A celebration of colour, texture and creativity is planned to bring Palmerston North Girls’ High School to life in the holidays when 130 machine knitters from around New Zealand converge for their annual festival.
Fibre to Fabric – A Festival of Crafted Creations, features a programme of public displays, stalls and demonstrations and workshops for participants.
New Zealand Machine Knitters Association festival committee president Jan Hughes said just as hand knitting was enjoying a resurgence of interest, so was machine knitting.
The Manawatu area has an active group of 50 members who take particular delight in drawing younger women and men into their regular craft sessions and tutorials.
At the festival, anyone who harboured the notion that knitting machines were just for producing plain, regular results that even out the texture of hand knits would soon be disabused of the idea.
With all sorts of computer tricks, techniques and inspiration, machine knitters are churning out garments and home furnishings that would make a hand knitter envious.
Organisers are particularly delighted to have attracted fashion designer, writer and lecturer Tony Bennett to the festival. Bennett has worked as a fashion consultant, and wanted to raise knitwear from its “country cousin” reputation.
He has lectured at the Central Institute of Technology in the fashion and textile department, and incorporated knit into costume design for theatre and stage.
He boasts more than 300 awards in fashion design and wearable art.
At the festival, Bennett will be presenting an evening of fashion on parade featuring a range of his own and other designs. He will also be leading workshops.

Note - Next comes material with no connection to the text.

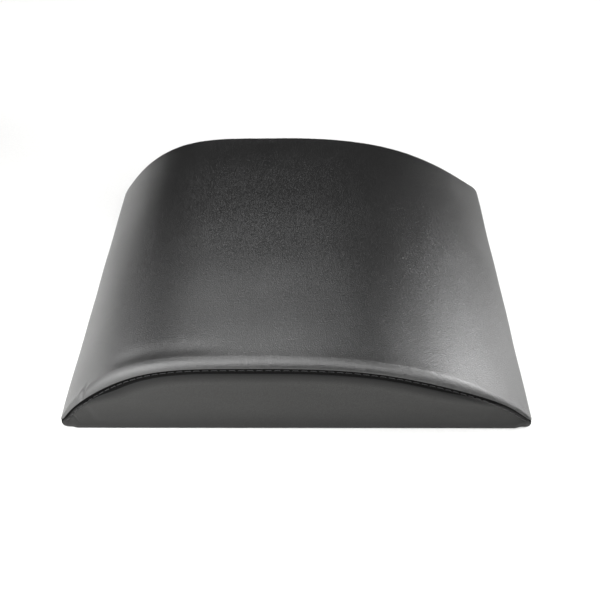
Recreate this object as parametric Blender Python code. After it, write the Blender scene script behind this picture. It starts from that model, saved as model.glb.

One is “Picture Perfect”, encouraging knitters to take inspiration from everyday images and translate them into knit.
Bennett also presents “Dare to Design”, a way to stretch machine knitting techniques to create up-to-date fashion garments. “There will always be a special place in my heart for that beautiful classic knit, but our machines allow us the potential to create so much,” he said.
Other workshops will cover design, children’s wear, dyeing, felting, finishing, and making buttons.
Festival participants will compete for a range of prizes, with this year’s Capital Shield theme, chosen by the Manawatu area, being “Birds of a Feather in Shades of Blue”.
The exhibition is open to the public on Thursday, July 17, from noon until 5pm, from 10am to 5pm on Friday, and 10am until noon on Saturday.